Clustering, as a core paradigm of unsupervised learning, has been widely used in various domains owing to its powerful capacity in data preprocessing [13]. Many representative clustering methods like k-means and fuzzy c-means (FCM) have been invented for single-view data [10]. With the prompt development of information technology, however, single-view data can no longer meet the actual needs, and we are often faced with multi-view data represented by different sources or features. For example, an image can be expressed by multiple feature descriptors, such as LBP, SIFT and HOG. In such situations, the aforementioned classical clustering methods will no longer be applicable.

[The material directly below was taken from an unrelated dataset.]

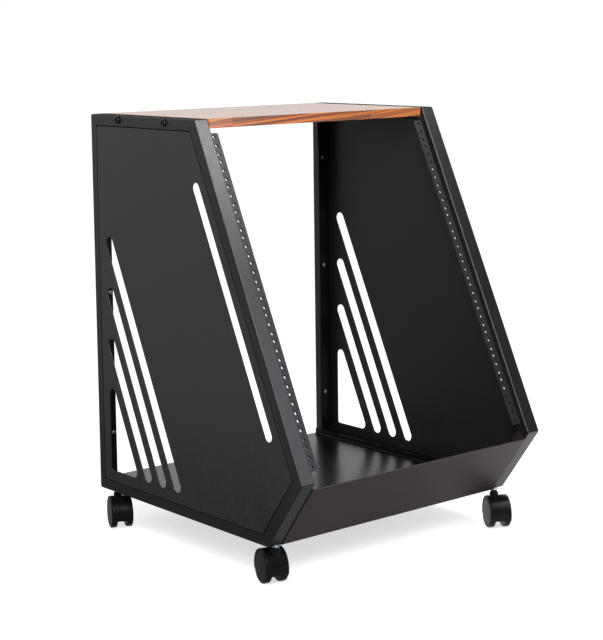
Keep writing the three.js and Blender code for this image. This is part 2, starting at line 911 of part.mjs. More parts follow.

To counter this flaw and explore multi-view data, a load of derivatives of multi-view clustering methods have been emerged. One of the most representative is hard partition-based [2, 3, 6, 15]. For example, Cai et al. [2] suggested a \(\ell _{2, 1}\) norm-based multi-view k-means clustering, called RMVKM, to learn the weight of each view. Later, Chen et al. [3] developed a two-level variable-weighted k-means (TW-k-means) clustering for multi-view data by introducing two entropy regularizations to adjust the importance of the weights. Based on collaborative learning, Zhang et al. [15] presented a two-level weighted collaborative k-means (TW-Co-k-means) clustering to consider the weight of views and features. However, these multi-view clustering methods all consider that the relationship between objects and clusters is distinct, i.e., an object can only belong to a cluster completely or not.

Unlike hard partition-based clustering methods, fuzzy clustering describes the uncertainty by assigning each object to various singleton clusters with different memberships [11]. Many multi-view methods based on the idea of fuzzy clustering have been developed [4, 5, 7, 14]. Cleuziou et al. [4] proposed collaborative fuzzy clustering for multi-view data, named Co-FKM, whereas it equally considers the contribution of each view. Jiang et al. [7] proposed a weighted view collaborative fuzzy c-means clustering to identify the contributions of different views. Recently, Yang and Sinaga [14] suggested a feature-weighted multi-view FCM based on collaborative learning (Co-FW-MVFCM), which can automatically identify the contribution of each view and feature. Although these methods have achieved reasonable results to some extent, they cannot represent the imprecision in the result. In fact, uncertain and imprecise cluster structure is very ubiquitous in applications, that is, the cluster information of some objects is difficult to distinguish.

To address such issue, a new concept of credal partition based on the theory of belief functions is introduced [8, 9]. Credal partition extends the concepts of hard, fuzzy and possibilistic partitions by assigning the objects, not only to singleton clusters, but also to the union of several singleton clusters (called meta-cluster) with different masses of belief. To date, some evidential clustering methods have been developed in the framework of belief functions [9, 12]. Evidential c-means (ECM) clustering [9], as the evidential counterpart of FCM, can well characterize uncertain and imprecise cluster structures and derive effective clustering results. Unfortunately, ECM is built upon the assumption of access to single-view data. Hence, how to characterize the uncertainty and imprecision of multi-view data in cluster assignment and improve the clustering performance is an open issue.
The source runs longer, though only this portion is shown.